La journée de solidarité

Auteur(s)
Bertrand Vorms
Contenu

Depuis deux ans déjà (loi n° 2004-626 du 30 juin 2004), l'ensemble des salariés du secteur privé, ainsi que les agents de la fonction publique, sont tenus de "donner" sept heures de travail en solidarité avec les personnes âgées et les handicapés, les employeurs acquittant, de leur côté, une contribution complémentaire de 0,3 % au profit de la caisse nationale de solidarité pour l'autonomie.
Jugé trop rigide, à la fois par les employeurs et par les salariés, le dispositif instauré initialement à la suite de la vive émotion suscitée par la surmortalité liée à la canicule, a sensiblement été assoupli par le ministère de l'emploi, de la cohésion sociale et du logement, par circulaire du 22 novembre 2005, ayant autorisé, lorsque la journée de solidarité est fixée par accord collectif ou par l'employeur, son fractionnement en heures (circulaire DRT n° 14 du 22 novembre 2005, Bulletin officiel du travail, de l'emploi et de la formation professionnelle n° 2006/01 du 30 janvier 2006, legifrance.gouv.fr).
En principe, dans le secteur privé, le choix de la date de la journée de solidarité est laissé aux partenaires sociaux, par accord de branches ou d'entreprises, ou encore en vertu de dispositions spécifiques de la convention collective. Ils peuvent décider de son exécution un jour férié précédemment chômé dans l'entreprise (à l'exclusion du 1er mai), un jour de RTT ou encore un autre jour de repos.
A défaut d'accord, elle est fixée au lundi de Pentecôte, même si, bien souvent, comme cette année, nombre de salariés ont "posé une journée de RTT" en raison de la fermeture de nombre d'établissements scolaires.
Par dérogation, dans le secteur privé, certaines situations particulières autorisent l'employeur à déterminer unilatéralement la journée de solidarité, en particulier lorsque l'entreprise travaille en continu ou est ouverte tous les jours
de l'année : à défaut d'accord collectif, l'employeur peut fixer une journée de solidarité différente pour chaque salarié.
Pour les temps partiels, elle doit s'exécuter à une période normale de travail et est réduite au prorata de la durée résultant du contrat. Les heures correspondantes, dans la limite de la durée proratisée, ne sont pas prises en compte pour le calcul du contingent d'heures supplémentaires ni complémentaires, et ne donnent pas droit à récupération.

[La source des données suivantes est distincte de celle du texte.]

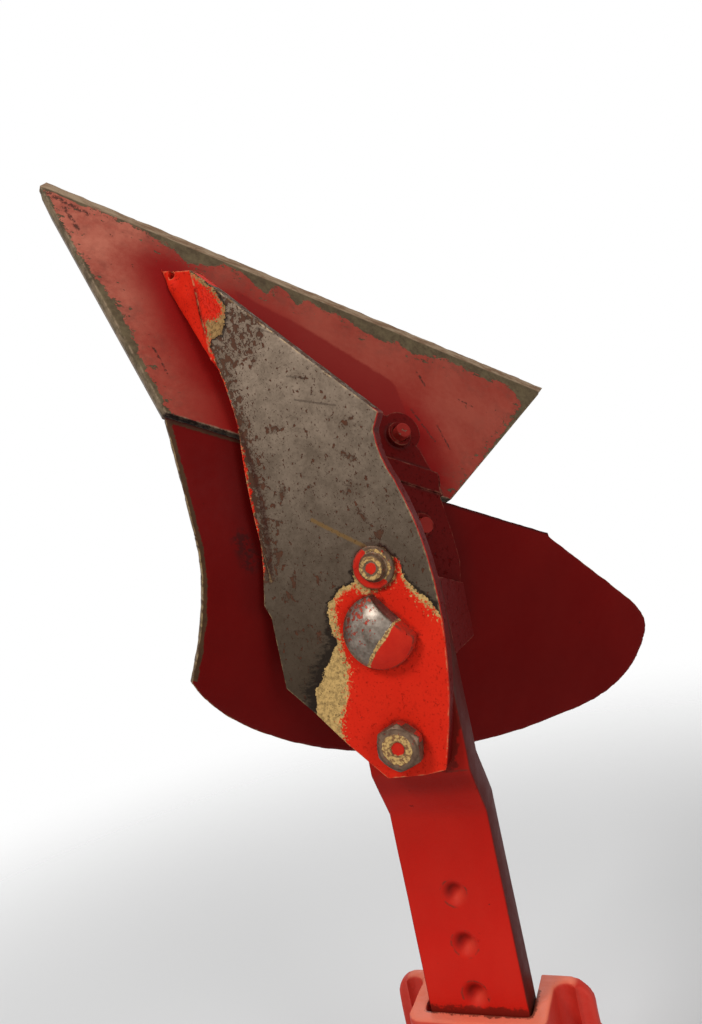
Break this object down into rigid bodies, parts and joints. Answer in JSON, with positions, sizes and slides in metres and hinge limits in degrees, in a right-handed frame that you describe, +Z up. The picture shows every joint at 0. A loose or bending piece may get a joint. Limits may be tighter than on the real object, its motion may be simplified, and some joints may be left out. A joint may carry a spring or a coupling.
{
  "type": "plough skimmer",
  "caption": "Small plough body with flat share, curved moldboard and worn frog on a cranked flat stalk, held in a strap clamp that sets its depth.",
  "frame": {"origin": "middle of the four mounting holes, on the back face of the clamp bracket", "axes": "+X against the travel direction, +Y towards the side that soil is thrown to and into what the bracket is fastened on, +Z up as parked, with the share at the top"},
  "size_m": [0.2762, 0.2361, 0.7371],
  "materials": {
    "red_paint": "satin, scuffed",
    "salmon_paint": "matt, dusty and faded",
    "worn_steel": "worn bright in places, pitted",
    "bolt_steel": "satin, painted over and chipped"
  },
  "bodies": {
    "clamp": {"bracket": "red_paint", "strap": "red_paint", "strap_bolts": "bolt_steel", "set_screw": "bolt_steel", "lock_nut": "bolt_steel"},
    "skimmer": {"stalk": "red_paint", "frog": "worn_steel", "share": "salmon_paint", "moldboard": "red_paint", "share_bolts": "bolt_steel", "mold_bolts": "bolt_steel", "pivot_bolt": "worn_steel", "pivot_nut": "bolt_steel", "frog_bolt": "bolt_steel", "frog_nut": "bolt_steel", "stop_bolt": "bolt_steel", "stop_nut": "bolt_steel"}
  },
  "joints": [
    {"name": "depth_slide", "type": "slide", "parent": "clamp", "child": "skimmer", "axis": [0, 0, 1], "range_m": [-0.09, 0.06]}
  ]
}
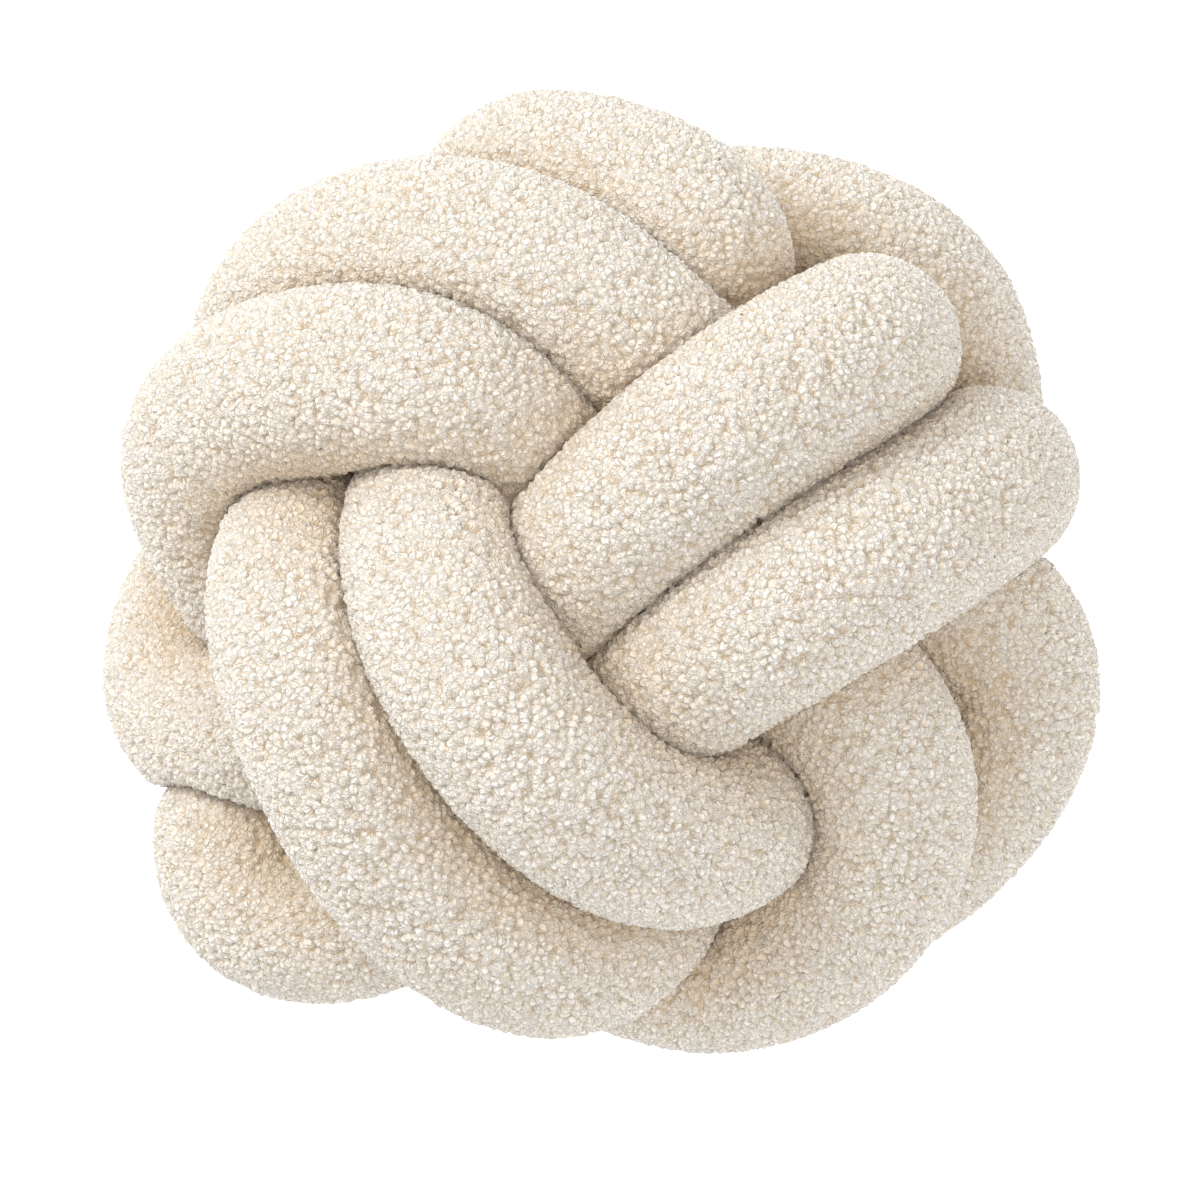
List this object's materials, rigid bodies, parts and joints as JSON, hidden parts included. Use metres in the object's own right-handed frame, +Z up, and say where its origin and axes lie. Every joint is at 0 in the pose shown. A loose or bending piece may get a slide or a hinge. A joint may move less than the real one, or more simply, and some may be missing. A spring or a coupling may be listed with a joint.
{
  "type": "knot cushion",
  "caption": "Ball cushion of one long stuffed tube tied in a doubled Turk's head knot, resting on a small flat spot.",
  "frame": {"origin": "middle of the flat spot that the cushion lies on", "axes": "+Z up, out of the knot's face; +Y towards the top of the face as the picture shows it; +X to the right of the face"},
  "size_m": [0.34, 0.3259, 0.2945],
  "materials": {
    "boucle": "cream boucle, short curly pile, matt"
  },
  "bodies": {
    "root": {"knot_cushion": "boucle"}
  },
  "joints": []
}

Il en va de même pour les salariés exerçant à temps plein, qui ne perçoivent aucune rémunération particulière, s'ils sont mensualisés. Les heures effectuées au-delà de sept heures sont, cependant, rémunérées.
La fixation par l'employeur, lorsque la loi l'y autorise, de la date de cette "journée de solidarité" n'est pas constitutif d'une modification du contrat de travail (art.L. 216-16 al. 9 du code du travail), de sorte que le salarié ne peut s'y opposer. Il commettrait une faute, susceptible de justifier son licenciement, s'il refusait de venir travailler. Une seule dérogation a été organisée par la loi : l'article L. 212-17 du code du travail prévoit qu'un salarié ayant changé d'employeur, et ayant déjà effectué une journée de solidarité au titre de l'année en cours, est tenu d'en exécuter une autre, mais les heures travaillées donnent alors lieu à rémunération, outre qu'elles s'imputent sur le contingent annuel d'heures supplémentaires (ou complémentaires s'il travaille à temps partiel), et ouvrent droit à un repos compensateur. Il peut aussi "refuser d'exécuter cette journée supplémentaire de travail, sans que ce refus constitue une faute ou un motif de licenciement".
Dans le secteur public, si le principe de la journée de solidarité est également applicable, imposant de travailler sept heures sans rémunération complémentaire, la fixation de sa date d'exécution résulte, dans la fonction publique territoriale, d'une délibération de l'organe exécutif de l'assemblée territoriale compétent, dans la fonction publique hospitalière ainsi que pour les médecins, biologistes, odontologistes et pharmaciens des établissements publics de santé (y compris les "attachés"), d'une décision du directeur de l'établissement, et dans la fonction publique d'Etat, d'un arrêté du ministre compétent, chaque fois après avoir recueilli l'avis des instances représentant les personnels.
La complexité des modalités d'exécution de cette mesure, et son application confuse confinant parfois à la cacophonie, conduisent nombre d'observateurs, au-delà de l'intention louable qui la sous-tend, à s'interroger sur sa pérennité.